Long de 31 km, le tracé de la ligne T1 – de Sidi Moumen à la corniche d’Aïn Diab – réunit des quartiers que tout sépare. Cet été, le tramway a été très prisé des plagistes, qui ont supporté le long détour pour profiter de la climatisation. Surtout, l’argument du prix s’est révélé convaincant. Contrairement aux idées reçues, le transport coûte cher dans une ville comme Casablanca, où les transports publics sont insuffisants. La commune, qui a étudié les habitudes de la population, avait conclu il y a quelques années que les gens se déplaçaient surtout à pied, dans une ville tentaculaire. Le prix du billet a été fixé par le conseil de la ville à 6 dirhams (0,50 euro) le voyage. À ce tarif, l’équilibre d’exploitation n’est pas assuré, et la mairie doit en subventionner une partie.
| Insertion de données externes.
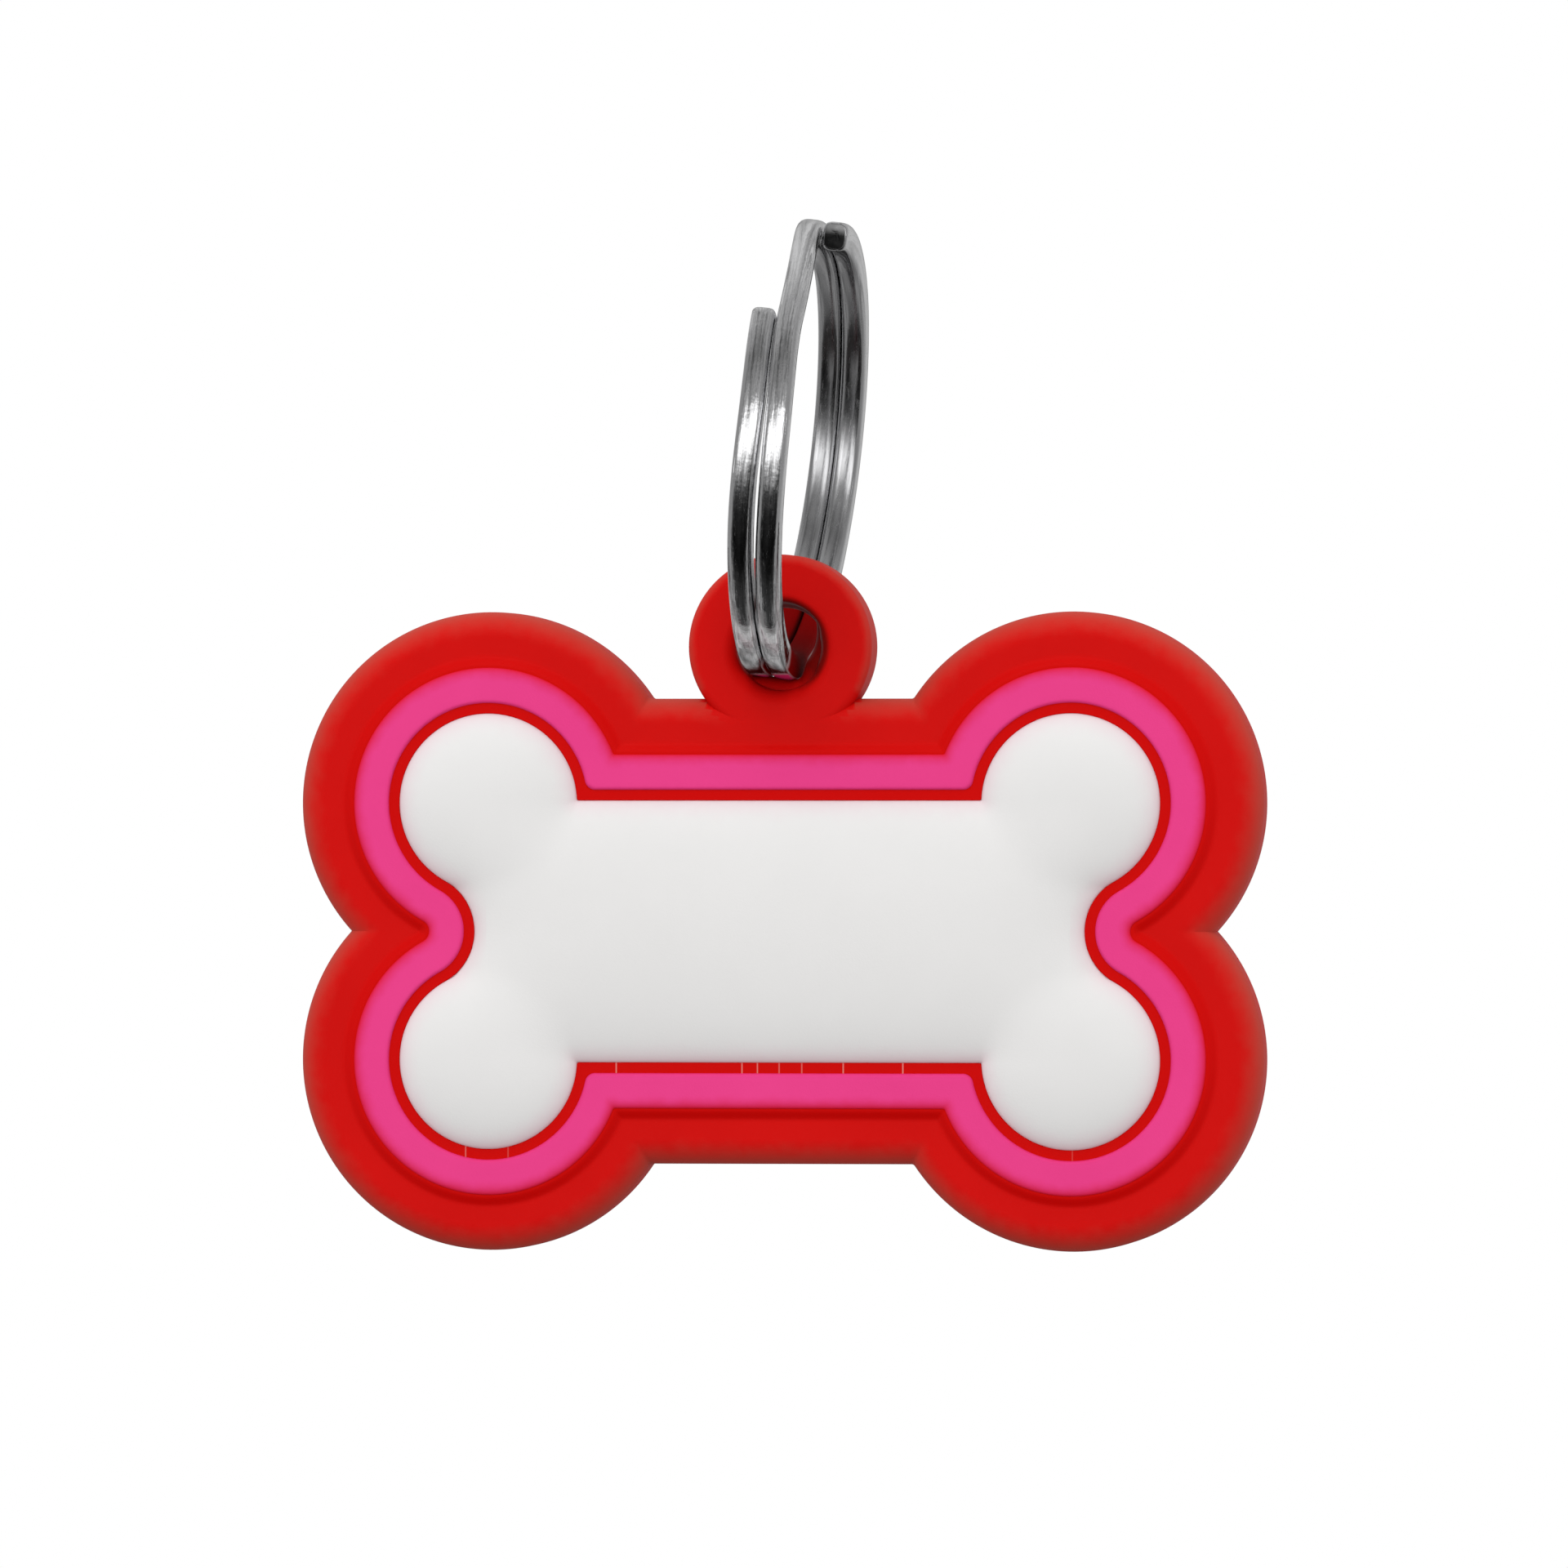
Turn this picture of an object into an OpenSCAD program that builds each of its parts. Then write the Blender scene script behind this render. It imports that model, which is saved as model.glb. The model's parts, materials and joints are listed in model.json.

À titre de comparaison, le billet de bus coûte de 3,5 à 4 dirhams, le déplacement moyen en petit taxi de 10 à 12 dirhams. Surtout, Casa Tramway propose à ses usagers des formules d’abonnement avantageuses : 230 dirhams mensuels pour un nombre de voyages illimité et 150 dirhams pour les publics scolaire et étudiant.
1200 emplois créés
Même s’il ne remplace pas (encore) les autres modes de transport, le tramway reste une solution de choix pour rallier certains axes d’ordinaire très engorgés. Pour rejoindre le marché informel de Derb Ghallef, premier marché informatique et d’habillement de la ville, il est imbattable. De même qu’il dessert l’avenue Hassan-II, siège des grandes banques et compagnies d’assurance. Pour les étudiants souhaitant gagner les facultés du sud de Casablanca, c’est un secours appréciable. Dans le quartier de Sidi Moumen, célèbre pour avoir fourni les kamikazes du 16 mai 2003, la société d’exploitation a choisi d’installer son centre de maintenance, avec 1 200 emplois créés.